Steampunk Out on the Town


Licensed under CC 2.0 // JvL // Source

This weekend, I got to party like it was 1899. (No, I didn’t go hang out with the Amish.) As part of my effort to Do More Things, I spent Saturday night at the Midsummer Night’s Steam bash put together by Atlanta’s local steampunk group–the Artifice Club–and my new favorite local startup, Scoutmob.

Given that the event flyer promised dancing, costumes, and a portion of the proceeds going towards the Atlanta Humane Society, I was in. Luckily, it turned out to be a totally delightful (if surreal) experience.

My friend and I were able to find the event by following the trail of folks in brown leather and corsets. There is a joke that steampunk is what happens when goths discover the color brown, and–though it’s not just that–there are certainly similarities. Off-the-shoulder white blouses and ballgowns certainly were present, and there were multiple folks in fairy wings. (Aren’t there always?)
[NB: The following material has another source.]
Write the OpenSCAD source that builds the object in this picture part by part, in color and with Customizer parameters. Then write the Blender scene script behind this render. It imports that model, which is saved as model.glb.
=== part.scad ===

The major difference between this and a goth club seemed to be the average age of the folks involved–my friend and I were on the younger end of the attendees. The thing about subculture folks in their 30s-50s is that they have the money, skills, and time to make some truly great costumes. I suspect that these are the folks who would, in a different time, have become Civil War reenactors.

Despite the fact that my friend and I were only half-costumed (the ticket people greeted us with, “Oh, you came from Scoutmob.”), everyone at the party was uniformly nice to us. Steampunk is nothing if not incredibly polite, as far as I can tell.

After taking advantage of some free drink tickets to grab some wine (we passed on the homebrew IPA), my friend and I circulated the party to admire costumes and greet another group of friends who we had convinced to come. There was a live band (Crystal Bright and the Silver Hands) doing a vaguely gypsy punk cover of “You Are My Sunshine,” because why not.

Once the second group of friends headed back home, we moved to the dance floor with a CDC employee that my friend had started chatting with and started to bust a costumed move. The music was a great (if strange) mix of swing, folk, and the Decemberists–the official band of subculture gatherings. To my delight, the CDC employee was willing to humor me by singing along to “Chimbley Sweep.”

The dance floor quickly separated into people who actually knew how to swing dance and people–like me–who like to fake samba and sort of wiggle their hips. Both sides had fun, and the separation allowed me to avoid getting hit in the back by the bustles of the ladies who had both more impressive costumes and more impressive dance moves than I.

Once the clock struck midnight, the party ended and everyone migrated to the bar next door to carry on drinking and being in costume. There were a few other patrons around, but they seemed to take the influx of corsets and bustles as well as could be expected.

Though I don’t know that I’ll be joining the Artifice Club as a regular member, I had a great time at the event. Since I’m in college, I rarely encounter such unironic enjoyment of anything, and that sort of enthusiasm was present in spades at the party. This is the same thing that draws me back to fandom–whether through Nerdfighteria or AO3. It’s valuable to have spaces where folks can be unabashedly really into stuff without having to defend it.

Thanks to the people at the Artifice Club and Scoutmob for hosting and promoting one of the most interesting experiences I have had in my 9 years of Atlanta habitation.